Robbins has devoted countless hours to many community projects. He has served on the Salvation Army Board and is a strong and active supporter of the Boy Scouts of America. He is a past member of the Rotary Club of Florence and the Kiwanis Club of Tuscumbia.
He helped organize and served on the board of directors of Sheffield Federal Savings and Loan Association. He also served on the board of State National Bank (now Compass Bank) and on the board of First Federal Savings and Loan Association in Florence. He also served as a member and chairman of the Atlanta Federal Reserve Board, Birmingham Branch.
Robbins has also been a strong supporter of young people and education. He supported the Junior Achievement Program and served on the board of the Quad-Cities Junior Achievement and has been a board member of the Riverhill School.
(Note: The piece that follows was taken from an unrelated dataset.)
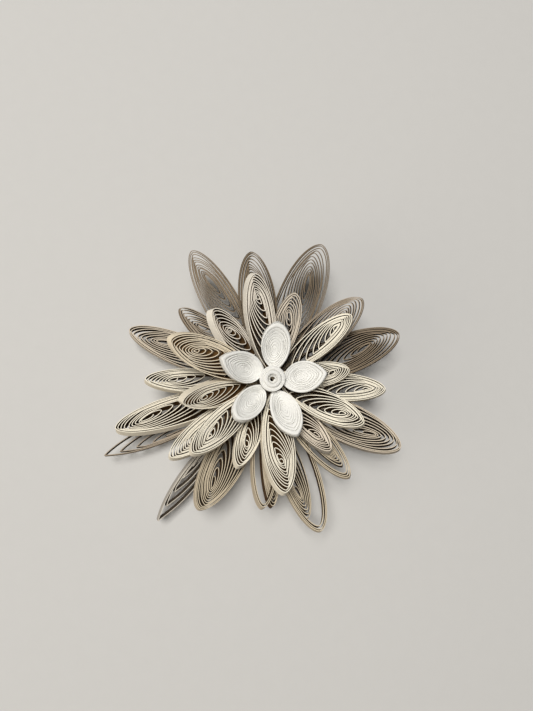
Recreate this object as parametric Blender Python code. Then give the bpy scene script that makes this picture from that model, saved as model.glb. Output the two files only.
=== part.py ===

He is the primary benefactor of the YMCA of the Shoals, on whose board he served. The Florence branch of the YMCA is named the E. Stanley Robbins Branch.
He has been a lifelong boating enthusiast and is a founder and former board member of the Turtle Point Yacht and Country Club, and a member of the Guntersville Yacht Club.
He also was one of the moving forces behind the renovation of Tuscumbia’s Spring Park, which included the installation of a waterfall and a fountain.
As might be expected of an inventor, manufacturer, and sailor, Robbins has constructed a unique home on an island at the mouth of Shoal Creek, where he lives with his second wife, the former Martha Rose Wilson of Tuscumbia. The house is equipped with many of his innovations and engineering designs.
Robbins has six children: Edward Stanley, Harvey Frank, John Conrad, Rodney Wilson, Martha Ruth Pillow, and Katrina Robbins Nix.